In 1848 we find Newman emphatically rejecting the isolation and inner reserve that went with the culture of Catholic clericalism. When he and Faber were together at St Wilfrid’s, Cotton, Faber had reproved him for his evident ‘special friendship’ with St John. Faber, albeit superficially extravagant and sanctimonious in his endearments and professions of affection, was endorsing the Tridentine ascetical discipline that characterized close companionship with an occasion of sin. Newman, as we have seen, responded: ‘I can do nothing to undo it, unless I actually did cease to love him as well as I do.’

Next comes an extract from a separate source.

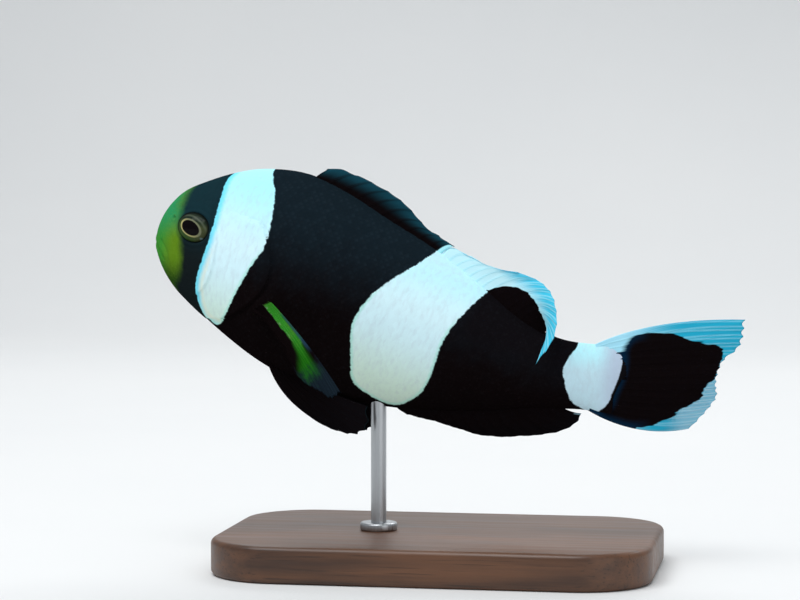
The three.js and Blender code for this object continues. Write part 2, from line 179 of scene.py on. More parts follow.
# ---- lines and patches on the flank, by distance behind the snout and height ----
def rounded(points, closed=False, steps=6):
    """A line drawn smoothly through points, as a loop if it is closed."""
    p = np.array(points, float)
    before, after = (p[-1:], p[:2]) if closed else (p[:1], p[-1:])
    padded = np.vstack([before, p, after])
    drawn = []
    for i in range(len(padded) - 3):
        a, b, c, d = padded[i:i + 4]
        for t in np.arange(steps) / steps:
            drawn.append(0.5 * (2 * b + (c - a) * t + (2 * a - 5 * b + 4 * c - d) * t * t
                                + (3 * b - a - 3 * c + d) * t ** 3))
    if not closed:
        drawn.append(p[-1])
    return np.array(drawn)


def nearest(x, z, line, closed=False):
    """For each place: its distance to a line, how far along it that is, and 1 ahead of it or -1 behind."""
    starts = line if closed else line[:-1]
    ends = np.roll(line, -1, 0) if closed else line[1:]
    best = np.full(np.shape(x), np.inf)
    share = np.zeros(np.shape(x))
    ahead = np.zeros(np.shape(x))
    walked = 0.0
    for (ax, az), (bx, bz) in zip(starts, ends):
        dx, dz = bx - ax, bz - az
        length = math.hypot(dx, dz)
        t = np.clip(((x - ax) * dx + (z - az) * dz) / max(length ** 2, 1e-12), 0, 1)
        d = np.hypot(x - ax - t * dx, z - az - t * dz)
        closer = d < best
        best = np.where(closer, d, best)
        share = np.where(closer, walked + t * length, share)
        ahead = np.where(closer, np.sign((x - ax) * dz - (z - az) * dx), ahead)
        walked += length
    return best, share / walked, ahead


def side_of(x, z, line):
    """Distance to a line, positive ahead of it, towards the snout."""
    apart, _, ahead = nearest(x, z, line)
    return apart * ahead


def within(x, z, loop):
    """How far inside a closed outline each place is; negative outside."""
    inside = np.zeros(np.shape(x), bool)
    for (ax, az), (bx, bz) in zip(loop, np.roll(loop, -1, 0)):
        if az != bz:
            crosses = ((az > z) != (bz > z)) & (x < ax + (z - az) * (bx - ax) / (bz - az))
            inside ^= crosses
    return np.where(inside, 1, -1) * nearest(x, z, loop, closed=True)[0]


HEAD_BAND_FRONT_POINTS = [
    (15.2, 21), (14.9, 18), (14.2, 14.4), (14.7, 11), (15.1, 7), (15.2, 2.8), (14.3, -2.2), (13.6, -6),
    (13.9, -9.6), (14.9, -12), (16.5, -13.6), (18.5, -14.1)]
HEAD_BAND_FRONT = rounded(HEAD_BAND_FRONT_POINTS)
HEAD_BAND = rounded(HEAD_BAND_FRONT_POINTS + [
    (20.2, -13.1), (21.6, -10.6), (22.8, -7.4), (24.0, -3.6), (25.3, 0.3), (26.5, 3.4), (26.6, 6.2),
    (25.9, 10.6), (24.8, 14.2), (23, 16.8), (21.9, 18.4), (21.4, 21)], closed=True)
SADDLE = rounded([
    (55.6, 14.2), (54.6, 12.2), (52.6, 9), (50.3, 5.8), (48.5, 2.7), (47.4, -0.2), (46.8, -2.9),
    (46.8, -5.3), (47.4, -7.6), (48.8, -12), (49.5, -14.3), (51.1, -15.9), (54, -16.8), (57.2, -17.2),
    (59.8, -16.5), (61.8, -14.6), (63.2, -12.2), (63.8, -9.2), (63.8, -5), (63.7, -2), (64.3, 1.8),
    (65.4, 5.2), (66.6, 8.2), (67.6, 10.2), (68.6, 12.4), (68, 19), (57, 20)], closed=True)
TAIL_BAND = rounded([
    (89.8, 12), (88.6, 6.2), (87.8, 4.6), (87, 2.8), (86.7, 0.8), (87.4, -1.2), (88.2, -3.2),
    (89.4, -5), (91.2, -6.2), (93.2, -7), (95.6, -4.8), (96.4, -2.4), (97.5, 0.3), (98.0, 3),
    (98.0, 5.3), (98.9, 7.6), (104, 12)], closed=True)
TAIL_DARK = rounded([
    (98.0, 3), (98.0, 5.3), (98.5, 6.9), (99.9, 8.3), (102.4, 8.9), (105.7, 9), (108.6, 8.7),
    (111.6, 7.6), (114, 7.0), (116.8, 6.2), (117.2, 4.4), (116.6, 2.6), (115.6, 0.2), (114.1, -1.2),
    (113.3, -2.4), (113.1, -3.8), (111.5, -4.6), (109.2, -6), (106.9, -7.5), (104, -8.7), (101.4, -9.3),
    (99, -9.2), (96, -8.3), (93.4, -7.2), (95.5, -4.8), (96.3, -2.5), (97.4, 0.2)], closed=True)
SNOUT_EDGE = rounded([
    (8.8, 15), (7.4, 12.4), (6.8, 10.4), (7.0, 8.4), (7.2, 6.3), (7.4, 4.2), (8.2, 1.9), (9.2, -0.9),
    (9.4, -3.6), (9.0, -6.3), (8.2, -8.7), (6.8, -12)])
SNOUT = np.vstack([SNOUT_EDGE, [(-4, -16), (-4, 18)]])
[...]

It was perhaps unrealistic of Newman to think that he might have conducted a friendship with Manning such as he had experienced with Pusey, Keble, and others of his Anglican days. Experience had taught him that Manning, in com-mon with those other English leaders of the ultramontane group, were capable of bland and smooth surface professions (as extolled by Cardinal Barbarò) concealing a quite different behaviour. Hence it was not only an act of disloyalty that stood between Newman and Manning, it was Newman’s routine sense of not knowing where he stood with him. In August of 1867, four years on from the
Rambler
affair, Manning wrote to Newman suggesting a reconciliation: ‘it would give me a great consolation to know from you anything, in which you have thought me to be wanting towards you.’ Newman says it all in his reply:
I say frankly, then, and as a duty to friendship, that it is a distressing mistrust, which now for four years past I have been unable in prudence to dismiss from my mind, and which is but my own share of a general feeling (though men are slow to express it, especially to your immediate friends) that you are difficult to understand. I wish I could get myself to believe that the fault was my own, and that your words, your bearing, and your implications, ought, though they have not served, to prepare me for your acts.
25

 

Newman added: ‘I should rejoice indeed, if it were so easy to set matters right. It is only as time goes on, that new deeds can reverse the old. There is no short cut to a restoration of confidence, when confidence has been seriously damaged.’